**Stated problem**
Which lines below fall between the one containing "# countersunk mouths of the bore" and the one containing "from mathutils import Matrix, Vector"? Repeat them exactly, counting both of those lines, and add nothing else.

**Information shown**
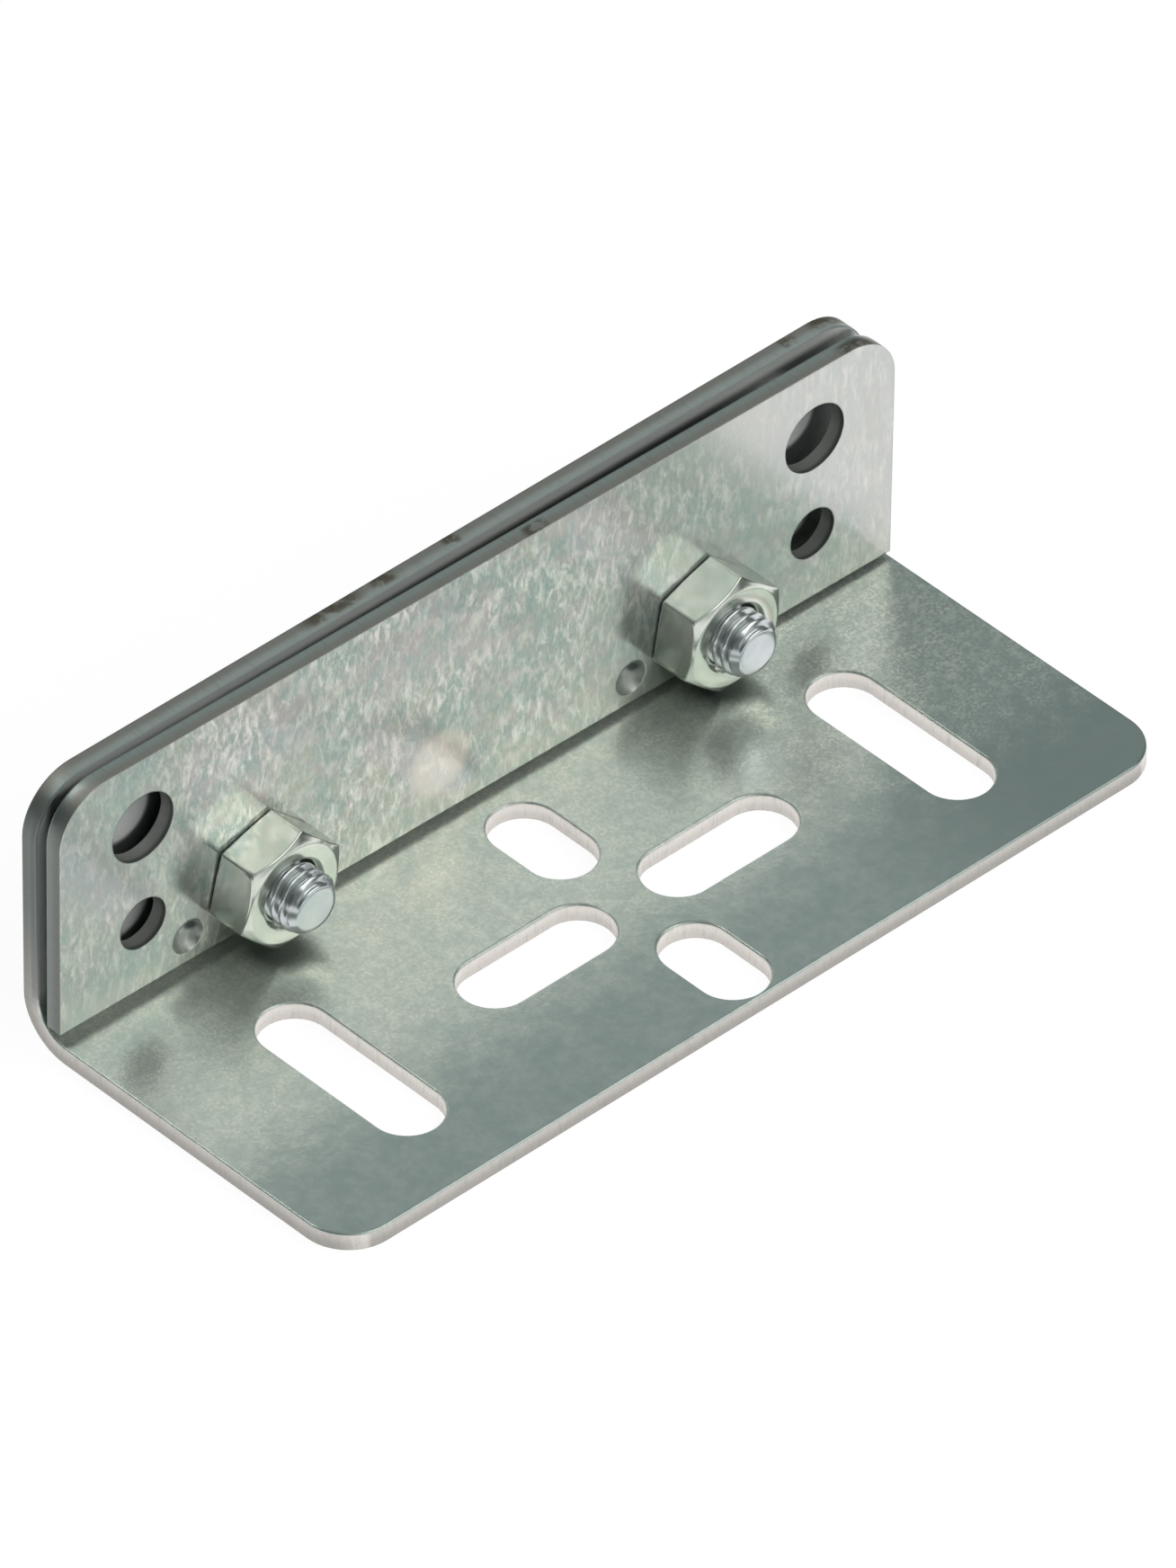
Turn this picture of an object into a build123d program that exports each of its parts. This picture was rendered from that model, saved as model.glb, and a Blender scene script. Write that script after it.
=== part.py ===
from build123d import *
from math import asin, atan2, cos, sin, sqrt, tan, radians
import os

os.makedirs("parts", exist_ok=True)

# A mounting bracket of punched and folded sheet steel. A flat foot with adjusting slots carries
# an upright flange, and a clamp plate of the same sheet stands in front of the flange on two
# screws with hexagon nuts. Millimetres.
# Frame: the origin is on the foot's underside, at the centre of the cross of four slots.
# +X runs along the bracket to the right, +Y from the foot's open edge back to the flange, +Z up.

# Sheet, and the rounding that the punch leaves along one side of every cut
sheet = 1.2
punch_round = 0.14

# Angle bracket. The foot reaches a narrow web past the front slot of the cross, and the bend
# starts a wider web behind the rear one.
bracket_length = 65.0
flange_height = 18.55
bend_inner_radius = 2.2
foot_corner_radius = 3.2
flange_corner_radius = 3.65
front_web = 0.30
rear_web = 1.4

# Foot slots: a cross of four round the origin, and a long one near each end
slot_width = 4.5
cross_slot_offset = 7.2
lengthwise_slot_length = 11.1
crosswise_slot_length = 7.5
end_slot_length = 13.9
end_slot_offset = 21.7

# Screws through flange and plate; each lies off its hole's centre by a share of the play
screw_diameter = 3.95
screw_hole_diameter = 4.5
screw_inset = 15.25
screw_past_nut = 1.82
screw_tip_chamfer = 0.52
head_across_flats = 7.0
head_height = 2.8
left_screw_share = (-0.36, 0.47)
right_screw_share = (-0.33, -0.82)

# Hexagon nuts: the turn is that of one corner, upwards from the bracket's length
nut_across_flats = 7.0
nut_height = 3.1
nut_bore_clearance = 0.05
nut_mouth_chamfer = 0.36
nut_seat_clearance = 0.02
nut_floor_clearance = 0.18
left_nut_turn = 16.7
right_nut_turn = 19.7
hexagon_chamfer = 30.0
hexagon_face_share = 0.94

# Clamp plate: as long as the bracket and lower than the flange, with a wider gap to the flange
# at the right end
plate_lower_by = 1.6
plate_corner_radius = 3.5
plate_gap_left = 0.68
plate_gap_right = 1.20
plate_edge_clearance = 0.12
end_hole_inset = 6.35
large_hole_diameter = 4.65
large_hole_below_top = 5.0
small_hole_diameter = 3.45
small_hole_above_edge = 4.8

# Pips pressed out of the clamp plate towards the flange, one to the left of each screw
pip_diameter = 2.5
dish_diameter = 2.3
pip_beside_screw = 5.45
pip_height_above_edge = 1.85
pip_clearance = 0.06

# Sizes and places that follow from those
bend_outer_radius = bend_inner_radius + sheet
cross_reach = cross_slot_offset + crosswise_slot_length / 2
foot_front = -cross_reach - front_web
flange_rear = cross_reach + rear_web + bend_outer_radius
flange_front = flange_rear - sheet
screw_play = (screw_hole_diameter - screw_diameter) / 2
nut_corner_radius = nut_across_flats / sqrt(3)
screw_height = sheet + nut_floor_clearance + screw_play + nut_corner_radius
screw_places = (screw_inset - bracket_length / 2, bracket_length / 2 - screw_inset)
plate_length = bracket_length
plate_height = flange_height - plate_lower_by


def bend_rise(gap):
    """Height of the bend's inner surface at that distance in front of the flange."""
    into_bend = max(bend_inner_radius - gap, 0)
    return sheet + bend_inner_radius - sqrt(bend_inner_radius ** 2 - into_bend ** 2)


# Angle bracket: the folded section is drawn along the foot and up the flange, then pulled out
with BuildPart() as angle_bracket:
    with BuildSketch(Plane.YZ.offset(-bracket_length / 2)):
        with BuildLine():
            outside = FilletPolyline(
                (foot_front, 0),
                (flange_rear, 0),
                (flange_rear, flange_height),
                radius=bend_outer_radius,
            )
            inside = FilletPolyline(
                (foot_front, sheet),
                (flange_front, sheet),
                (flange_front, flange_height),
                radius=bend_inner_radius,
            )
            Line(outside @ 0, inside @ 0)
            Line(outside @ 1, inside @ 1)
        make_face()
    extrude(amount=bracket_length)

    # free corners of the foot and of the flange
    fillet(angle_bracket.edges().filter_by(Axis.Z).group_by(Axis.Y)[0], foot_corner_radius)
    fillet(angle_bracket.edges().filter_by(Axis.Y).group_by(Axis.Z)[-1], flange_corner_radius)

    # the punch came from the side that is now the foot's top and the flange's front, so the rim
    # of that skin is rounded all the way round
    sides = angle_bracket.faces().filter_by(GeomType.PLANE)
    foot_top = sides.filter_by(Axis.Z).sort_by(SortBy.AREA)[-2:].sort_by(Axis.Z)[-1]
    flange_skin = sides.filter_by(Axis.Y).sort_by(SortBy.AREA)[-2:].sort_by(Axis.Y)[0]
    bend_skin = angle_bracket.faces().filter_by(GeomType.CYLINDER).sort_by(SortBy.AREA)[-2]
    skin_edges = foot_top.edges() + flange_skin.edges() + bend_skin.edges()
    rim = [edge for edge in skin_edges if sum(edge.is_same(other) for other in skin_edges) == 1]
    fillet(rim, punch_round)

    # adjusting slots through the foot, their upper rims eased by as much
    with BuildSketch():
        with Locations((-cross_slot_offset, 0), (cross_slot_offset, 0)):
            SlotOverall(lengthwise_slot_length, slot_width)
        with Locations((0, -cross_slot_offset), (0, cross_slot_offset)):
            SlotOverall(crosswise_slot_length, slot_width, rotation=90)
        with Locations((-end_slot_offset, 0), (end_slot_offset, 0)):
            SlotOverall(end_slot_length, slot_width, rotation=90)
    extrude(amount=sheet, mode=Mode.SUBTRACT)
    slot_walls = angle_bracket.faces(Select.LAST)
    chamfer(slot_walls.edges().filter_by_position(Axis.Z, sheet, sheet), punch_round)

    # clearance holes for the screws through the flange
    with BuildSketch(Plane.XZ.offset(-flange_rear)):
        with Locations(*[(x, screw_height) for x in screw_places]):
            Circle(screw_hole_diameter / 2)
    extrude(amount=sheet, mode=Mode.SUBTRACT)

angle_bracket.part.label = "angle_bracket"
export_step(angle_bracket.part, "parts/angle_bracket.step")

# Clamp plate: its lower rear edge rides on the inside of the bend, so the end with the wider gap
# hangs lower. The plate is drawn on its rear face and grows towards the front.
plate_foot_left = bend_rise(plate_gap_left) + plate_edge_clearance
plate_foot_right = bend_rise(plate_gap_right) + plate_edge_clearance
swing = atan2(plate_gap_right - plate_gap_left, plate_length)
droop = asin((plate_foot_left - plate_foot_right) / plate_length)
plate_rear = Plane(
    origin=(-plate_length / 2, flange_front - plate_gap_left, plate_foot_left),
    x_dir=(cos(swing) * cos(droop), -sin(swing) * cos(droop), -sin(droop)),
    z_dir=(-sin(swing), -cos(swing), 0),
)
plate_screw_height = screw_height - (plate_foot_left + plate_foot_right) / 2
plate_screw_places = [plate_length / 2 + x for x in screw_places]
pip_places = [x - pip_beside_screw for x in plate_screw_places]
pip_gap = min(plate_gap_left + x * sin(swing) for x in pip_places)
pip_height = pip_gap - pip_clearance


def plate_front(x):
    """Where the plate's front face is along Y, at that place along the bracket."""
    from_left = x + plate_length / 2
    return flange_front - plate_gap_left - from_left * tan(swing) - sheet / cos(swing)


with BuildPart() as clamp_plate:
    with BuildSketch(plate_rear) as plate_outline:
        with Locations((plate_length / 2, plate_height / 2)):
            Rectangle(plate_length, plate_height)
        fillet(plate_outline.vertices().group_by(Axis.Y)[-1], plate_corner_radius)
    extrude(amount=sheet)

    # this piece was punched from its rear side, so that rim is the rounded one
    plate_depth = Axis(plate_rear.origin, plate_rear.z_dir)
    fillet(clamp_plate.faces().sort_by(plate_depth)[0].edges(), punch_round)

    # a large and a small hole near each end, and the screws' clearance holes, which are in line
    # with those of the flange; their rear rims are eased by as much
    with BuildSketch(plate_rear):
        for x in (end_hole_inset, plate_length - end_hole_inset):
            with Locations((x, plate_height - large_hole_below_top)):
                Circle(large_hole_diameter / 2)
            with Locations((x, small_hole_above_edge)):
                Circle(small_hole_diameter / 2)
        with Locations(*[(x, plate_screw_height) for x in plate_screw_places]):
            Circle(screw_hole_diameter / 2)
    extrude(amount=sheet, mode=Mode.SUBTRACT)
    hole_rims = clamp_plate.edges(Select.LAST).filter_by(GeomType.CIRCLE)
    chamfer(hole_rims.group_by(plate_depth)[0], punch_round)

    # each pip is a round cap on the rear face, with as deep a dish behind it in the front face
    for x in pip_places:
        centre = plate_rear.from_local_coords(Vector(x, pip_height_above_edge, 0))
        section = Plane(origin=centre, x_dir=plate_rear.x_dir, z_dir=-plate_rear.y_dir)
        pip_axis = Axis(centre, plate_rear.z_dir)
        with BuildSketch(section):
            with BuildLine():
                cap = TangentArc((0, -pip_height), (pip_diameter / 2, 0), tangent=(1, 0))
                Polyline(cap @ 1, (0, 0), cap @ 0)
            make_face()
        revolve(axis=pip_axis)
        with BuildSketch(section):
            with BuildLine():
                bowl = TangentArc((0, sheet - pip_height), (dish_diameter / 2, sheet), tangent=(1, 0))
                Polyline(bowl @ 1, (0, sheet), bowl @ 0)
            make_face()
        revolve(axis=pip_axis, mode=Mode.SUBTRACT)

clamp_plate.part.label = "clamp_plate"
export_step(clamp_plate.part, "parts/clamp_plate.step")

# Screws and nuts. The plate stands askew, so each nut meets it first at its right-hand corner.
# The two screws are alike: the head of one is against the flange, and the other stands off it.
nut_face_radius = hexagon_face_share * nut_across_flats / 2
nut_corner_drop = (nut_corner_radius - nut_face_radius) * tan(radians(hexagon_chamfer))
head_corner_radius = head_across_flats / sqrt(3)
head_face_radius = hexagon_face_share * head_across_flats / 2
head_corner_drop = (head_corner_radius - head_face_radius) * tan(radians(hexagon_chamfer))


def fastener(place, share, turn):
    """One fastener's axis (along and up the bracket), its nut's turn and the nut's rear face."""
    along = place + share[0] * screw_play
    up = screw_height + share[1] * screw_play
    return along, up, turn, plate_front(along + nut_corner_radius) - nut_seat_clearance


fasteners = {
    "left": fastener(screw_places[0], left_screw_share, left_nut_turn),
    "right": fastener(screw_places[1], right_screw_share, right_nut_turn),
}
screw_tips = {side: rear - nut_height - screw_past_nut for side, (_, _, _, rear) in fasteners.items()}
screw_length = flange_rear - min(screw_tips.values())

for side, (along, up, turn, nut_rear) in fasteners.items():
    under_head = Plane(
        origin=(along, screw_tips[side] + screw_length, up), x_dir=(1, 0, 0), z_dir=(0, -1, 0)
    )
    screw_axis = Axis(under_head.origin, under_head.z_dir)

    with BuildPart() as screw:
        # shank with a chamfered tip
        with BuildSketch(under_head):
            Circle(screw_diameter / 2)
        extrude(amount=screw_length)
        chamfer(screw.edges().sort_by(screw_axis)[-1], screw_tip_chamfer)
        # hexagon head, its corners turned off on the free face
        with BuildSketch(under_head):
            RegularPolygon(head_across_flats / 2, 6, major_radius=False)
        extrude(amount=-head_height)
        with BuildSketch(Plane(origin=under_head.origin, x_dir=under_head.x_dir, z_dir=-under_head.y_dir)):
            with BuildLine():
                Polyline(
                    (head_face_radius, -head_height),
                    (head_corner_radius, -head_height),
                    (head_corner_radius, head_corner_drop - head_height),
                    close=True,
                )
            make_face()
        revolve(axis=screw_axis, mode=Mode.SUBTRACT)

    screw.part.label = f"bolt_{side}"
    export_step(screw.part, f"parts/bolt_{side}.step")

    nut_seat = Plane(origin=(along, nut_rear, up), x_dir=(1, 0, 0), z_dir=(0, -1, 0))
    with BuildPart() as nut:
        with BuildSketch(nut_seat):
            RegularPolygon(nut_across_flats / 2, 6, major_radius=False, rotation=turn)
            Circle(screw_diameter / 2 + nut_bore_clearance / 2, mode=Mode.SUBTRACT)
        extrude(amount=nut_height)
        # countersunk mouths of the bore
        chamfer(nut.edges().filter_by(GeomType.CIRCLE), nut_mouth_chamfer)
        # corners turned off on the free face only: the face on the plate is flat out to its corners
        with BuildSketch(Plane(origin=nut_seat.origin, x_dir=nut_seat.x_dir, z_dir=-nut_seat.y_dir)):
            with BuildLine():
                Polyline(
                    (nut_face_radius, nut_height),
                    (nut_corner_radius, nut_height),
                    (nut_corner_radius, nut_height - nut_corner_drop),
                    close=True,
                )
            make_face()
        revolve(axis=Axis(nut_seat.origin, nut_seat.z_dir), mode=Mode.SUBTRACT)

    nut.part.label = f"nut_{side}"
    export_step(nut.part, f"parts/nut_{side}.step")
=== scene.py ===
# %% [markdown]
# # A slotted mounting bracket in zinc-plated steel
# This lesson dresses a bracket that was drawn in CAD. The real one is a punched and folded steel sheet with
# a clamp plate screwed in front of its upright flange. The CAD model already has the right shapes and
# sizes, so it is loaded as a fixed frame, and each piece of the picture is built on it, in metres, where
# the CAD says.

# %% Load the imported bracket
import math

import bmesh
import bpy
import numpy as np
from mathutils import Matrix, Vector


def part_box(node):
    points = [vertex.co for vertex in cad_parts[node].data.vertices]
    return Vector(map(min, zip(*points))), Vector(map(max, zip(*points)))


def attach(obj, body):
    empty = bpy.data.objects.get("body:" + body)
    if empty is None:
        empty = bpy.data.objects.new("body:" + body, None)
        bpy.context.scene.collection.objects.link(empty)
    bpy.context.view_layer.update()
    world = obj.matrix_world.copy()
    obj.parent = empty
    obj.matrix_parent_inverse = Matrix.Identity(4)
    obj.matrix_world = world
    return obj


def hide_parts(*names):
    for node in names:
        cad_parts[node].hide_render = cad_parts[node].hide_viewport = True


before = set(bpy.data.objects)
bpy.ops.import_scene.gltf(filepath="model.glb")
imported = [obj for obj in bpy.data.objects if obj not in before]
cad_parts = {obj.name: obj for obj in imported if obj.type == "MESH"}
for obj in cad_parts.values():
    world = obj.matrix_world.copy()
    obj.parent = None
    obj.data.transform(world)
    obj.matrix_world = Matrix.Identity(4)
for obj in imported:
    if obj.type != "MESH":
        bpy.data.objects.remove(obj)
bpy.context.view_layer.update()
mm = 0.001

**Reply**
        # countersunk mouths of the bore
        chamfer(nut.edges().filter_by(GeomType.CIRCLE), nut_mouth_chamfer)
        # corners turned off on the free face only: the face on the plate is flat out to its corners
        with BuildSketch(Plane(origin=nut_seat.origin, x_dir=nut_seat.x_dir, z_dir=-nut_seat.y_dir)):
            with BuildLine():
                Polyline(
                    (nut_face_radius, nut_height),
                    (nut_corner_radius, nut_height),
                    (nut_corner_radius, nut_height - nut_corner_drop),
                    close=True,
                )
            make_face()
        revolve(axis=Axis(nut_seat.origin, nut_seat.z_dir), mode=Mode.SUBTRACT)

    nut.part.label = f"nut_{side}"
    export_step(nut.part, f"parts/nut_{side}.step")
=== scene.py ===
# %% [markdown]
# # A slotted mounting bracket in zinc-plated steel
# This lesson dresses a bracket that was drawn in CAD. The real one is a punched and folded steel sheet with
# a clamp plate screwed in front of its upright flange. The CAD model already has the right shapes and
# sizes, so it is loaded as a fixed frame, and each piece of the picture is built on it, in metres, where
# the CAD says.

# %% Load the imported bracket
import math

import bmesh
import bpy
import numpy as np
from mathutils import Matrix, Vector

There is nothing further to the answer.